Information shown:
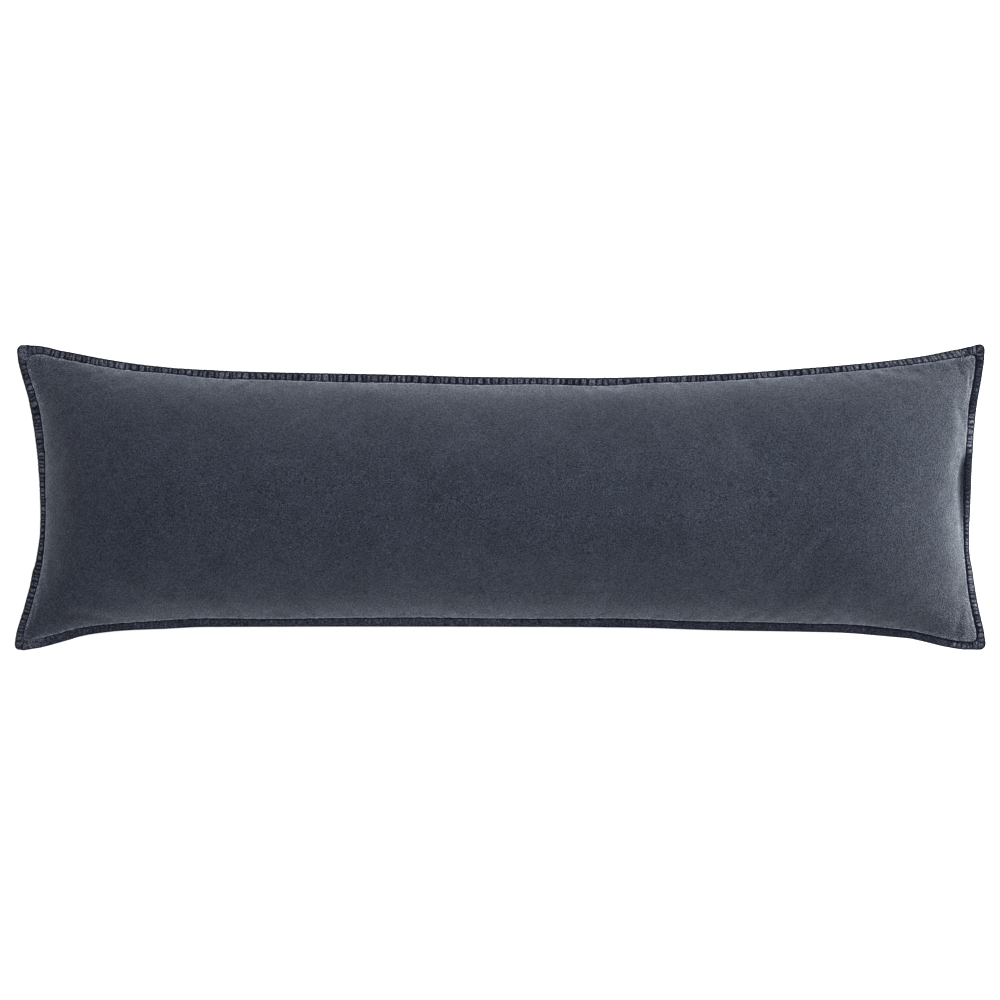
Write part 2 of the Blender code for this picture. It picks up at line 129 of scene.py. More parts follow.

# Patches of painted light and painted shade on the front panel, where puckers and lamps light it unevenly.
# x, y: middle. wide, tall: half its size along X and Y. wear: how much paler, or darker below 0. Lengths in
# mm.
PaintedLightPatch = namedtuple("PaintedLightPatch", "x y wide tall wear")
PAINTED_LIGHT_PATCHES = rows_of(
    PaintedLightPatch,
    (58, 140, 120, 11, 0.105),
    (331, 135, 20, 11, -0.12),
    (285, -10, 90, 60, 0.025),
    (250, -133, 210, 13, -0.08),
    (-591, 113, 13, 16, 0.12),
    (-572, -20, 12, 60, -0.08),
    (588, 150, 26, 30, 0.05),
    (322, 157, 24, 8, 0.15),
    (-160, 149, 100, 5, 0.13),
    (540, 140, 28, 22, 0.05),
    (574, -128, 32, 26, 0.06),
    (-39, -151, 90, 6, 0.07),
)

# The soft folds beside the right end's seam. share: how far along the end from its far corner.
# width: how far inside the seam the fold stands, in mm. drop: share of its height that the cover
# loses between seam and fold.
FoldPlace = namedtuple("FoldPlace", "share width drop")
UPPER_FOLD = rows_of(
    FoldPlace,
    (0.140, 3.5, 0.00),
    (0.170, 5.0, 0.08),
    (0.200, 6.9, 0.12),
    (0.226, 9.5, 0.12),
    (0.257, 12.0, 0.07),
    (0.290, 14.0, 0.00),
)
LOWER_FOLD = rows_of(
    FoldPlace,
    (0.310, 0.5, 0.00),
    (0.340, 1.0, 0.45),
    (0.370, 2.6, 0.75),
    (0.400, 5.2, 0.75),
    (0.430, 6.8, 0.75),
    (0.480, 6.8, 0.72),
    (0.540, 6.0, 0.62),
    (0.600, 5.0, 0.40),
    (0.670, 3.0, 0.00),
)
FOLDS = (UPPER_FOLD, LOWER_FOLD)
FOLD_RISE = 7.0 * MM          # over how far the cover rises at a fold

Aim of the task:
Please quote the data above in full, with no line missing.

Exercise answer:
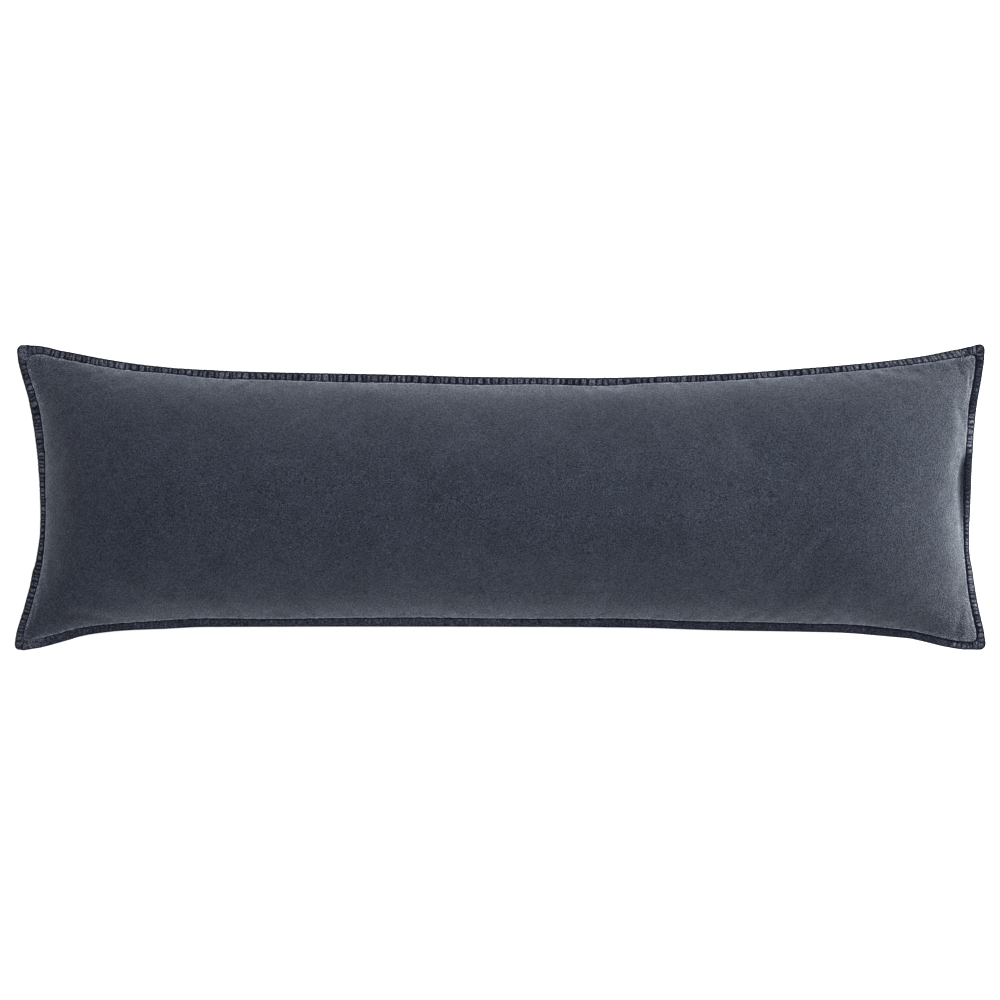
Write part 2 of the Blender code for this picture. It picks up at line 129 of scene.py. More parts follow.

# Patches of painted light and painted shade on the front panel, where puckers and lamps light it unevenly.
# x, y: middle. wide, tall: half its size along X and Y. wear: how much paler, or darker below 0. Lengths in
# mm.
PaintedLightPatch = namedtuple("PaintedLightPatch", "x y wide tall wear")
PAINTED_LIGHT_PATCHES = rows_of(
    PaintedLightPatch,
    (58, 140, 120, 11, 0.105),
    (331, 135, 20, 11, -0.12),
    (285, -10, 90, 60, 0.025),
    (250, -133, 210, 13, -0.08),
    (-591, 113, 13, 16, 0.12),
    (-572, -20, 12, 60, -0.08),
    (588, 150, 26, 30, 0.05),
    (322, 157, 24, 8, 0.15),
    (-160, 149, 100, 5, 0.13),
    (540, 140, 28, 22, 0.05),
    (574, -128, 32, 26, 0.06),
    (-39, -151, 90, 6, 0.07),
)

# The soft folds beside the right end's seam. share: how far along the end from its far corner.
# width: how far inside the seam the fold stands, in mm. drop: share of its height that the cover
# loses between seam and fold.
FoldPlace = namedtuple("FoldPlace", "share width drop")
UPPER_FOLD = rows_of(
    FoldPlace,
    (0.140, 3.5, 0.00),
    (0.170, 5.0, 0.08),
    (0.200, 6.9, 0.12),
    (0.226, 9.5, 0.12),
    (0.257, 12.0, 0.07),
    (0.290, 14.0, 0.00),
)
LOWER_FOLD = rows_of(
    FoldPlace,
    (0.310, 0.5, 0.00),
    (0.340, 1.0, 0.45),
    (0.370, 2.6, 0.75),
    (0.400, 5.2, 0.75),
    (0.430, 6.8, 0.75),
    (0.480, 6.8, 0.72),
    (0.540, 6.0, 0.62),
    (0.600, 5.0, 0.40),
    (0.670, 3.0, 0.00),
)
FOLDS = (UPPER_FOLD, LOWER_FOLD)
FOLD_RISE = 7.0 * MM          # over how far the cover rises at a fold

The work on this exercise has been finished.